■ Supplied material
* * * * * * * * *
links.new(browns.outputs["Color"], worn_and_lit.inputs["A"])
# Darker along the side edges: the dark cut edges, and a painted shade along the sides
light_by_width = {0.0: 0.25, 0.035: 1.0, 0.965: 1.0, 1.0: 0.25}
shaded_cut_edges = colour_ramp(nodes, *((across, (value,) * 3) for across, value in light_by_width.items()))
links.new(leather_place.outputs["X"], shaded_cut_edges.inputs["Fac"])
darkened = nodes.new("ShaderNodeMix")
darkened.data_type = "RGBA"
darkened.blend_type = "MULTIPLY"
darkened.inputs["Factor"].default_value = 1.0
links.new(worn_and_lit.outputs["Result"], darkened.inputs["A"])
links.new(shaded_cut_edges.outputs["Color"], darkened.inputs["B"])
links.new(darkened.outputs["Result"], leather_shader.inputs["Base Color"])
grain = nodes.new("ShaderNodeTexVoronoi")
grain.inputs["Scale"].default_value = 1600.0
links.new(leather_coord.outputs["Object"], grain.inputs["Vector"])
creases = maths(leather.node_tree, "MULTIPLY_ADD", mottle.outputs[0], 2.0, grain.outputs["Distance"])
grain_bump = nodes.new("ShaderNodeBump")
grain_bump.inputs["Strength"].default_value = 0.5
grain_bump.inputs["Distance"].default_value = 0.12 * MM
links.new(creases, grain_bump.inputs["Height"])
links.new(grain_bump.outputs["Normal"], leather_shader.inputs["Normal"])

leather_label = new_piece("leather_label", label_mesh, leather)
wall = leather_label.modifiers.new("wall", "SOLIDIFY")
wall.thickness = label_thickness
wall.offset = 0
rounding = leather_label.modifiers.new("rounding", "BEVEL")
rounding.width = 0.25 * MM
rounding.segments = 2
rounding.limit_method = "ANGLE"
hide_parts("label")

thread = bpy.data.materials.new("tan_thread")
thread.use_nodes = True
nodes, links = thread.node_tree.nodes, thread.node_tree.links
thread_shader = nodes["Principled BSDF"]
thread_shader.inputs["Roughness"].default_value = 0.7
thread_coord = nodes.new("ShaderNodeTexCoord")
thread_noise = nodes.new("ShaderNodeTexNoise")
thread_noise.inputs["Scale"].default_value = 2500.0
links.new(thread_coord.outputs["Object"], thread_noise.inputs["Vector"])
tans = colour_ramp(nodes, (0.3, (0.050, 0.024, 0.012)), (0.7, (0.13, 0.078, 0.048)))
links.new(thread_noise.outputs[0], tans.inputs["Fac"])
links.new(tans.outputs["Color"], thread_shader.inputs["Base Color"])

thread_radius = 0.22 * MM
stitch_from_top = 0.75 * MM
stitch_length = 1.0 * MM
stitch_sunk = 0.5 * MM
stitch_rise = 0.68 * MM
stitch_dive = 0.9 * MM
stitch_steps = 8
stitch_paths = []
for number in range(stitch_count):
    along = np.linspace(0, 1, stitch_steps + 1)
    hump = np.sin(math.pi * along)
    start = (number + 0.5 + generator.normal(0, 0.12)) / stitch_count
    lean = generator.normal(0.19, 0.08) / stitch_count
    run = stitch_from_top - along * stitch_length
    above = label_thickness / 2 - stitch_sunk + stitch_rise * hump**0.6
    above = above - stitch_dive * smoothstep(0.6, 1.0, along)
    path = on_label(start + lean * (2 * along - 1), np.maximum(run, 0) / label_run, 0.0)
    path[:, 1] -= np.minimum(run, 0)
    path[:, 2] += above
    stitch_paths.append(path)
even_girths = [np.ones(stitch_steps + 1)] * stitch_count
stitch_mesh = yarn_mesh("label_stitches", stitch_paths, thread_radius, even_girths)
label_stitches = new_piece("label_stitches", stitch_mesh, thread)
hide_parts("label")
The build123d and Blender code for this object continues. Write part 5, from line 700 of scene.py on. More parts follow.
* * * * * * * * *
■ What to produce
Give the complete listing a second time, exactly as it reads.

■ Correct result
links.new(browns.outputs["Color"], worn_and_lit.inputs["A"])
# Darker along the side edges: the dark cut edges, and a painted shade along the sides
light_by_width = {0.0: 0.25, 0.035: 1.0, 0.965: 1.0, 1.0: 0.25}
shaded_cut_edges = colour_ramp(nodes, *((across, (value,) * 3) for across, value in light_by_width.items()))
links.new(leather_place.outputs["X"], shaded_cut_edges.inputs["Fac"])
darkened = nodes.new("ShaderNodeMix")
darkened.data_type = "RGBA"
darkened.blend_type = "MULTIPLY"
darkened.inputs["Factor"].default_value = 1.0
links.new(worn_and_lit.outputs["Result"], darkened.inputs["A"])
links.new(shaded_cut_edges.outputs["Color"], darkened.inputs["B"])
links.new(darkened.outputs["Result"], leather_shader.inputs["Base Color"])
grain = nodes.new("ShaderNodeTexVoronoi")
grain.inputs["Scale"].default_value = 1600.0
links.new(leather_coord.outputs["Object"], grain.inputs["Vector"])
creases = maths(leather.node_tree, "MULTIPLY_ADD", mottle.outputs[0], 2.0, grain.outputs["Distance"])
grain_bump = nodes.new("ShaderNodeBump")
grain_bump.inputs["Strength"].default_value = 0.5
grain_bump.inputs["Distance"].default_value = 0.12 * MM
links.new(creases, grain_bump.inputs["Height"])
links.new(grain_bump.outputs["Normal"], leather_shader.inputs["Normal"])

leather_label = new_piece("leather_label", label_mesh, leather)
wall = leather_label.modifiers.new("wall", "SOLIDIFY")
wall.thickness = label_thickness
wall.offset = 0
rounding = leather_label.modifiers.new("rounding", "BEVEL")
rounding.width = 0.25 * MM
rounding.segments = 2
rounding.limit_method = "ANGLE"
hide_parts("label")

thread = bpy.data.materials.new("tan_thread")
thread.use_nodes = True
nodes, links = thread.node_tree.nodes, thread.node_tree.links
thread_shader = nodes["Principled BSDF"]
thread_shader.inputs["Roughness"].default_value = 0.7
thread_coord = nodes.new("ShaderNodeTexCoord")
thread_noise = nodes.new("ShaderNodeTexNoise")
thread_noise.inputs["Scale"].default_value = 2500.0
links.new(thread_coord.outputs["Object"], thread_noise.inputs["Vector"])
tans = colour_ramp(nodes, (0.3, (0.050, 0.024, 0.012)), (0.7, (0.13, 0.078, 0.048)))
links.new(thread_noise.outputs[0], tans.inputs["Fac"])
links.new(tans.outputs["Color"], thread_shader.inputs["Base Color"])

thread_radius = 0.22 * MM
stitch_from_top = 0.75 * MM
stitch_length = 1.0 * MM
stitch_sunk = 0.5 * MM
stitch_rise = 0.68 * MM
stitch_dive = 0.9 * MM
stitch_steps = 8
stitch_paths = []
for number in range(stitch_count):
    along = np.linspace(0, 1, stitch_steps + 1)
    hump = np.sin(math.pi * along)
    start = (number + 0.5 + generator.normal(0, 0.12)) / stitch_count
    lean = generator.normal(0.19, 0.08) / stitch_count
    run = stitch_from_top - along * stitch_length
    above = label_thickness / 2 - stitch_sunk + stitch_rise * hump**0.6
    above = above - stitch_dive * smoothstep(0.6, 1.0, along)
    path = on_label(start + lean * (2 * along - 1), np.maximum(run, 0) / label_run, 0.0)
    path[:, 1] -= np.minimum(run, 0)
    path[:, 2] += above
    stitch_paths.append(path)
even_girths = [np.ones(stitch_steps + 1)] * stitch_count
stitch_mesh = yarn_mesh("label_stitches", stitch_paths, thread_radius, even_girths)
label_stitches = new_piece("label_stitches", stitch_mesh, thread)
hide_parts("label")
The build123d and Blender code for this object continues. Write part 5, from line 700 of scene.py on. More parts follow.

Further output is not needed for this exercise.